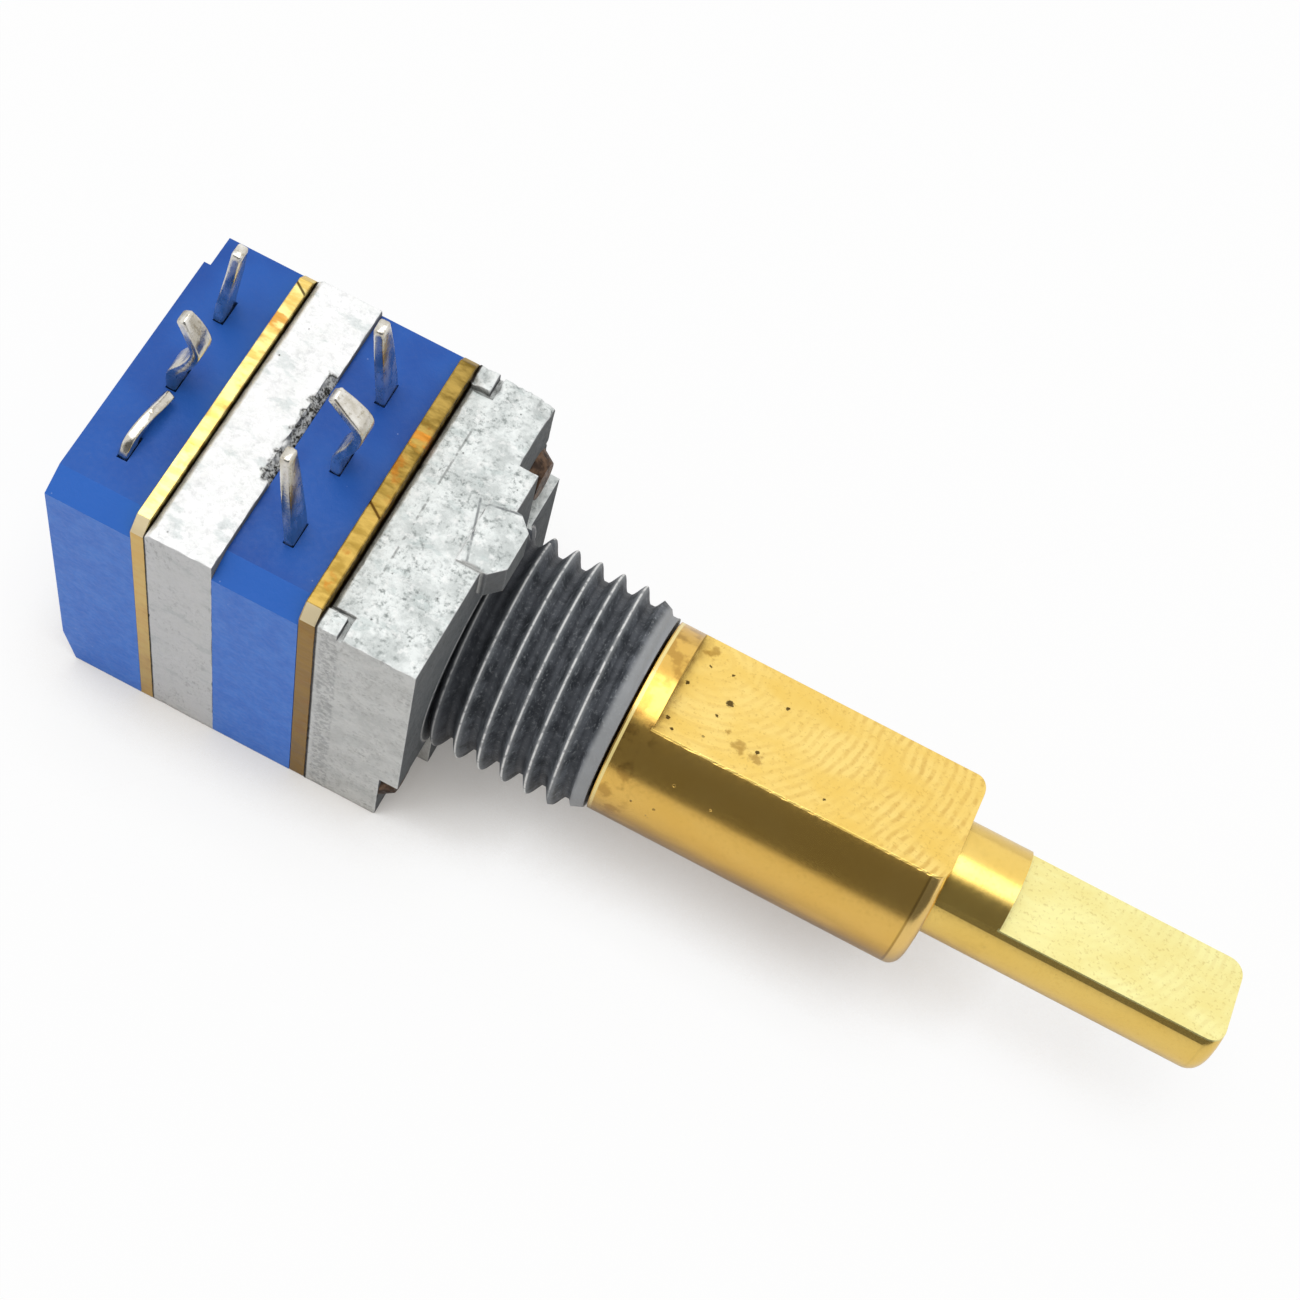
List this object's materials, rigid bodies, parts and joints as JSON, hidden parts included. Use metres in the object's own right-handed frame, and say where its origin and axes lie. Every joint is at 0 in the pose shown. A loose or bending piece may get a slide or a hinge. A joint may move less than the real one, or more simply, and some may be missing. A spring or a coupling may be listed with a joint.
{
  "type": "rotary potentiometer",
  "caption": "Rotary potentiometer with concentric brass shafts, a threaded die-cast bushing, stacked blue wafers and board terminals.",
  "frame": {"origin": "on the shaft axis, in the plane of the cast block's mounting face, where the threaded bushing starts", "axes": "+X along the shafts towards their tips, +Z towards the side with the terminals, +Y completes the right-handed frame"},
  "size_m": [0.035, 0.0094, 0.0145],
  "materials": {
    "zinc_casting": "as-cast zinc alloy, pale grey, slightly mottled",
    "outer_brass": "turned and milled brass, satin, with fine marks",
    "inner_brass": "turned pale yellow brass, satin",
    "plate_brass": "stamped brass sheet, slightly tarnished",
    "ring_steel": "spring steel",
    "rivet_steel": "steel with brown surface rust",
    "blue_resin": "moulded blue resin, satin",
    "element_board": "phenolic board with a black resistive track",
    "rotor_resin": "moulded black resin",
    "wiper_bronze": "spring bronze strip",
    "tinned_terminal": "tinned brass strip, dull"
  },
  "bodies": {
    "housing": {"bushing_block": "zinc_casting", "front_plate": "plate_brass", "front_wafer": "blue_resin", "front_element": "element_board", "front_terminal_near": "tinned_terminal", "front_terminal_middle": "tinned_terminal", "front_terminal_far": "tinned_terminal", "spacer_block": "zinc_casting", "rear_plate": "plate_brass", "rear_wafer": "blue_resin", "rear_element": "element_board", "rear_terminal_near": "tinned_terminal", "rear_terminal_middle": "tinned_terminal", "rear_terminal_far": "tinned_terminal", "stack_rivets": "rivet_steel"},
    "outer_shaft_group": {"outer_shaft": "outer_brass", "outer_ring": "ring_steel", "front_rotor": "rotor_resin", "front_wiper": "wiper_bronze"},
    "inner_shaft_group": {"inner_shaft": "inner_brass", "inner_ring": "ring_steel", "rear_rotor": "rotor_resin", "rear_wiper": "wiper_bronze"}
  },
  "joints": [
    {"name": "outer_shaft_turn", "type": "hinge", "parent": "housing", "child": "outer_shaft_group", "pos_m": [0, 0, 0], "axis": [1, 0, 0], "range_deg": [-150, 150]},
    {"name": "inner_shaft_turn", "type": "hinge", "parent": "housing", "child": "inner_shaft_group", "pos_m": [0, 0, 0], "axis": [1, 0, 0], "range_deg": [-150, 150]}
  ]
}
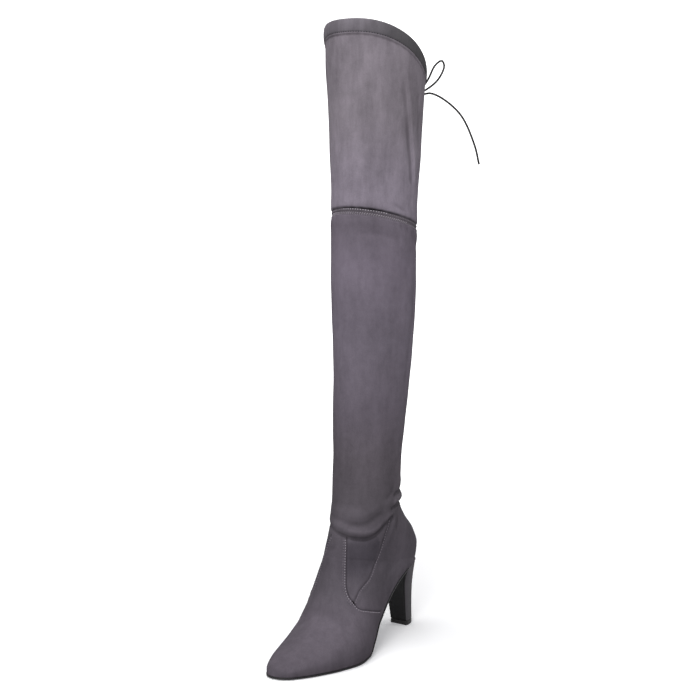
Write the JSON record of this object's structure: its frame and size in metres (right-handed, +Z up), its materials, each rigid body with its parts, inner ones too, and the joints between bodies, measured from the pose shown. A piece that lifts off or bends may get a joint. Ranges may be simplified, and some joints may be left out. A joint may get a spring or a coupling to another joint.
{
  "type": "over-the-knee boot",
  "caption": "Left over-the-knee boot in grey stretch suede with a slim block heel, a cuffed collar that is high in front, and a thin cord tied behind",
  "frame": {"origin": "centre of the heel's tread, on the floor", "axes": "+Z is up, the toe points to -Y, and +X is the outer side of the left foot"},
  "size_m": [0.133, 0.25, 0.637],
  "materials": {
    "suede": "napped faux suede",
    "sole": "matte black",
    "lining": "brushed knit",
    "cord": "waxed cord"
  },
  "bodies": {
    "root": {"upper": "suede", "heel": "suede", "outsole": "sole", "heel_tread": "sole", "insole": "lining", "tie_knot": "cord", "tie_loop_outer": "cord", "tie_end_outer": "cord", "tie_lead_outer": "cord", "tie_loop_inner": "cord", "tie_end_inner": "cord", "tie_lead_inner": "cord"}
  },
  "joints": []
}
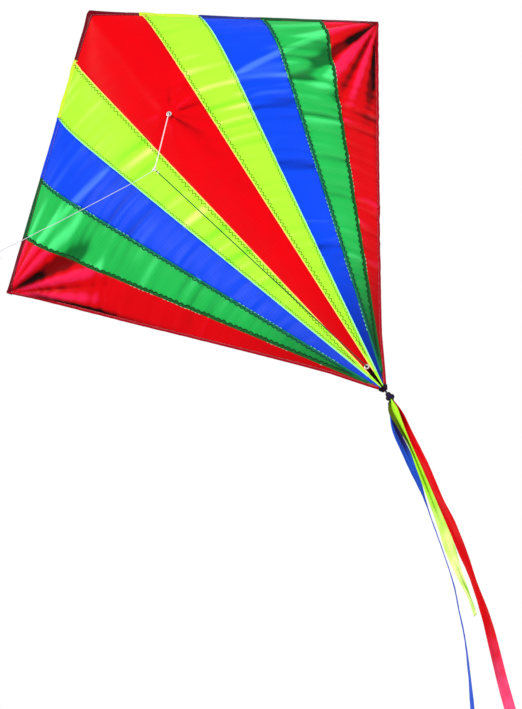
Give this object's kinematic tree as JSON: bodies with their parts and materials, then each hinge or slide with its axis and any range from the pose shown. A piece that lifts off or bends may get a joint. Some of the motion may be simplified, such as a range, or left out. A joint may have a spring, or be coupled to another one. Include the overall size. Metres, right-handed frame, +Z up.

___

GOAL: Output the listing above exactly as it appears.

EXERCISE SOLUTION:
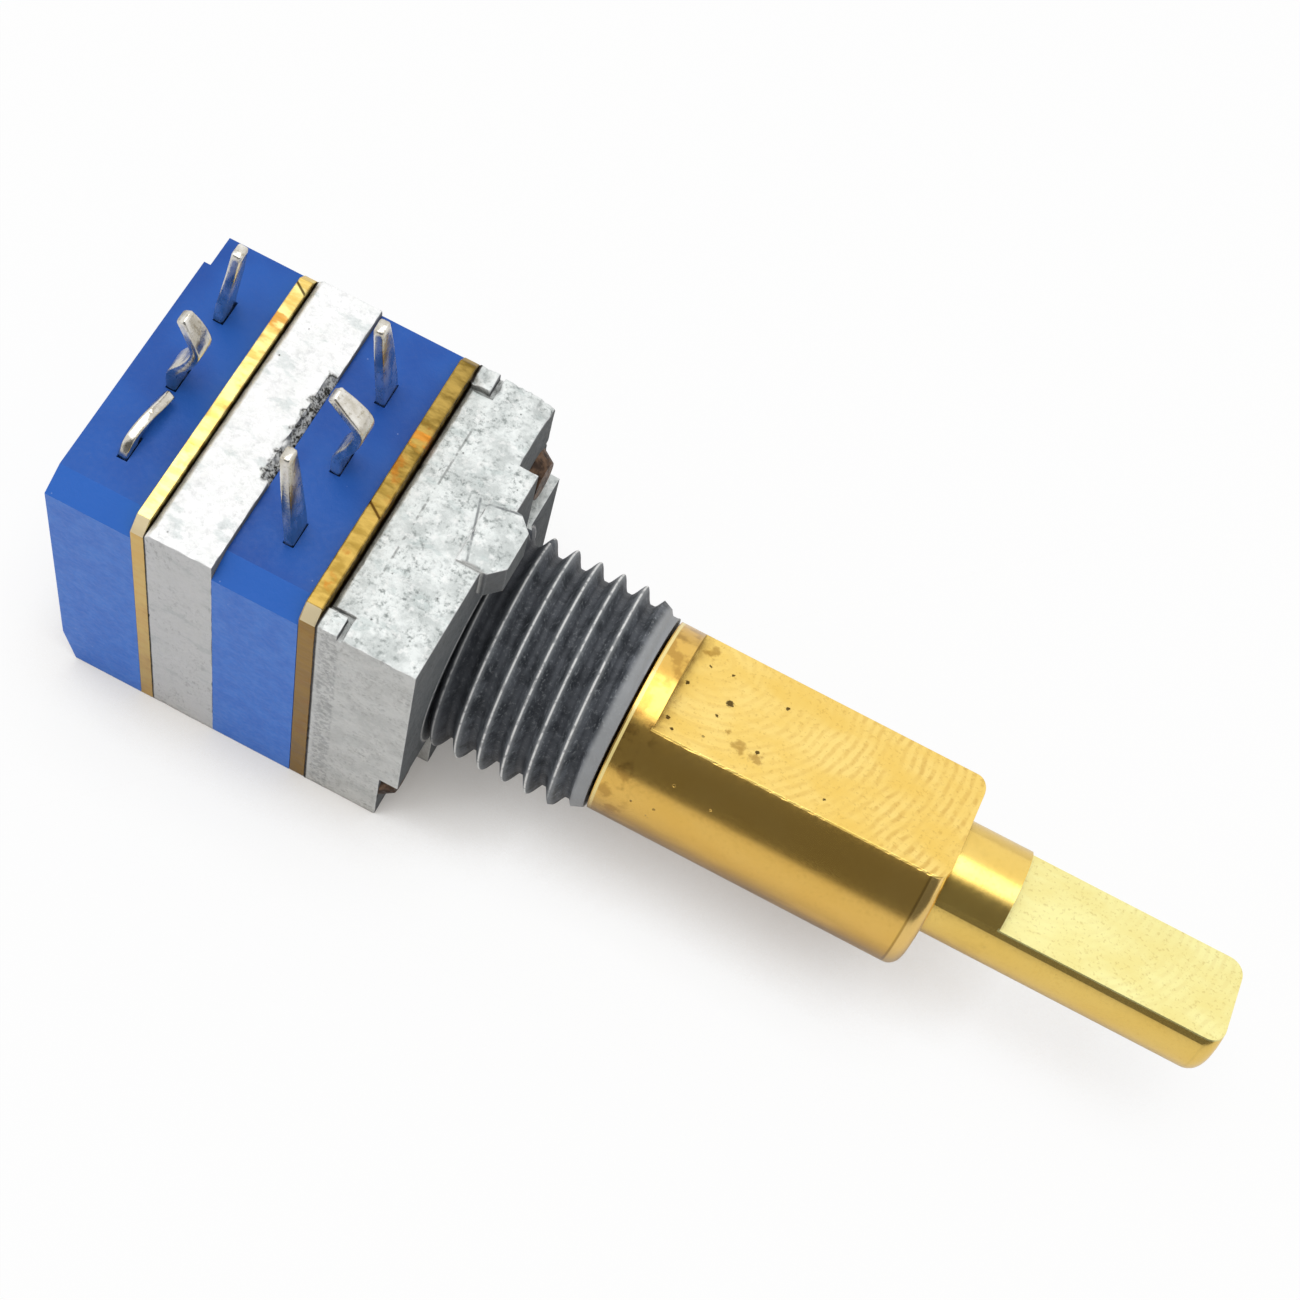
List this object's materials, rigid bodies, parts and joints as JSON, hidden parts included. Use metres in the object's own right-handed frame, and say where its origin and axes lie. Every joint is at 0 in the pose shown. A loose or bending piece may get a slide or a hinge. A joint may move less than the real one, or more simply, and some may be missing. A spring or a coupling may be listed with a joint.
{
  "type": "rotary potentiometer",
  "caption": "Rotary potentiometer with concentric brass shafts, a threaded die-cast bushing, stacked blue wafers and board terminals.",
  "frame": {"origin": "on the shaft axis, in the plane of the cast block's mounting face, where the threaded bushing starts", "axes": "+X along the shafts towards their tips, +Z towards the side with the terminals, +Y completes the right-handed frame"},
  "size_m": [0.035, 0.0094, 0.0145],
  "materials": {
    "zinc_casting": "as-cast zinc alloy, pale grey, slightly mottled",
    "outer_brass": "turned and milled brass, satin, with fine marks",
    "inner_brass": "turned pale yellow brass, satin",
    "plate_brass": "stamped brass sheet, slightly tarnished",
    "ring_steel": "spring steel",
    "rivet_steel": "steel with brown surface rust",
    "blue_resin": "moulded blue resin, satin",
    "element_board": "phenolic board with a black resistive track",
    "rotor_resin": "moulded black resin",
    "wiper_bronze": "spring bronze strip",
    "tinned_terminal": "tinned brass strip, dull"
  },
  "bodies": {
    "housing": {"bushing_block": "zinc_casting", "front_plate": "plate_brass", "front_wafer": "blue_resin", "front_element": "element_board", "front_terminal_near": "tinned_terminal", "front_terminal_middle": "tinned_terminal", "front_terminal_far": "tinned_terminal", "spacer_block": "zinc_casting", "rear_plate": "plate_brass", "rear_wafer": "blue_resin", "rear_element": "element_board", "rear_terminal_near": "tinned_terminal", "rear_terminal_middle": "tinned_terminal", "rear_terminal_far": "tinned_terminal", "stack_rivets": "rivet_steel"},
    "outer_shaft_group": {"outer_shaft": "outer_brass", "outer_ring": "ring_steel", "front_rotor": "rotor_resin", "front_wiper": "wiper_bronze"},
    "inner_shaft_group": {"inner_shaft": "inner_brass", "inner_ring": "ring_steel", "rear_rotor": "rotor_resin", "rear_wiper": "wiper_bronze"}
  },
  "joints": [
    {"name": "outer_shaft_turn", "type": "hinge", "parent": "housing", "child": "outer_shaft_group", "pos_m": [0, 0, 0], "axis": [1, 0, 0], "range_deg": [-150, 150]},
    {"name": "inner_shaft_turn", "type": "hinge", "parent": "housing", "child": "inner_shaft_group", "pos_m": [0, 0, 0], "axis": [1, 0, 0], "range_deg": [-150, 150]}
  ]
}
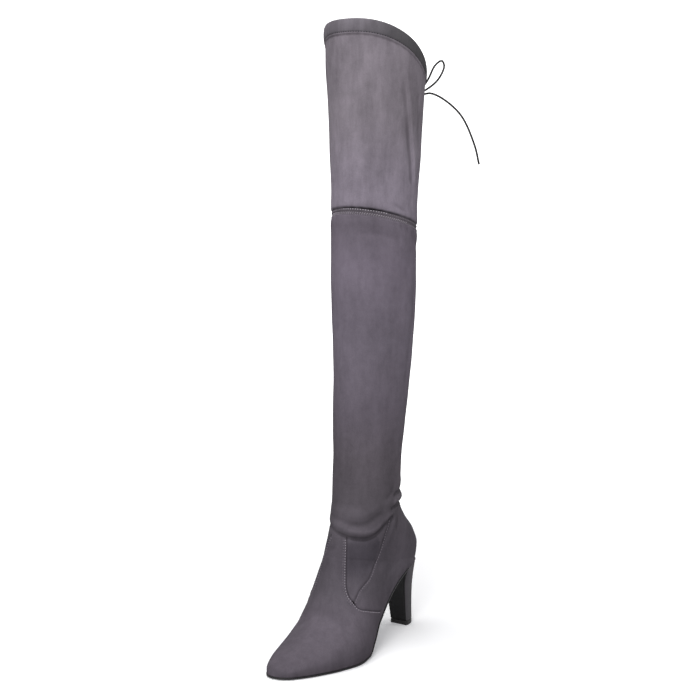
Write the JSON record of this object's structure: its frame and size in metres (right-handed, +Z up), its materials, each rigid body with its parts, inner ones too, and the joints between bodies, measured from the pose shown. A piece that lifts off or bends may get a joint. Ranges may be simplified, and some joints may be left out. A joint may get a spring or a coupling to another joint.
{
  "type": "over-the-knee boot",
  "caption": "Left over-the-knee boot in grey stretch suede with a slim block heel, a cuffed collar that is high in front, and a thin cord tied behind",
  "frame": {"origin": "centre of the heel's tread, on the floor", "axes": "+Z is up, the toe points to -Y, and +X is the outer side of the left foot"},
  "size_m": [0.133, 0.25, 0.637],
  "materials": {
    "suede": "napped faux suede",
    "sole": "matte black",
    "lining": "brushed knit",
    "cord": "waxed cord"
  },
  "bodies": {
    "root": {"upper": "suede", "heel": "suede", "outsole": "sole", "heel_tread": "sole", "insole": "lining", "tie_knot": "cord", "tie_loop_outer": "cord", "tie_end_outer": "cord", "tie_lead_outer": "cord", "tie_loop_inner": "cord", "tie_end_inner": "cord", "tie_lead_inner": "cord"}
  },
  "joints": []
}
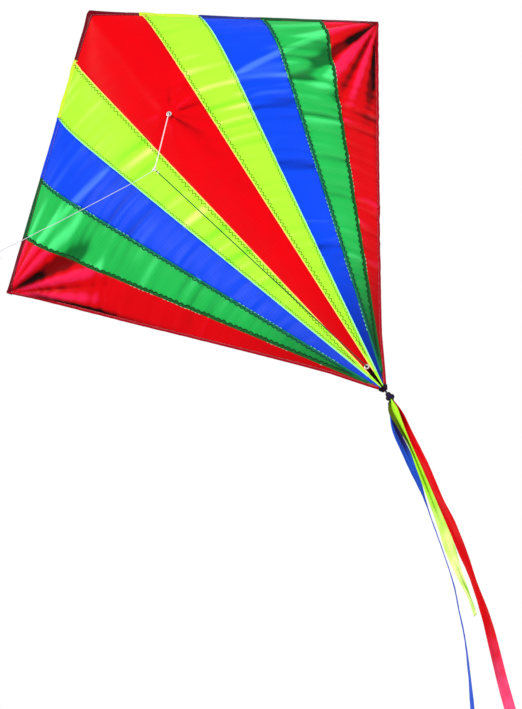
Give this object's kinematic tree as JSON: bodies with their parts and materials, then each hinge or slide with its axis and any range from the pose shown. A piece that lifts off or bends may get a joint. Some of the motion may be simplified, such as a range, or left out. A joint may have a spring, or be coupled to another one. Include the overall size. Metres, right-handed frame, +Z up.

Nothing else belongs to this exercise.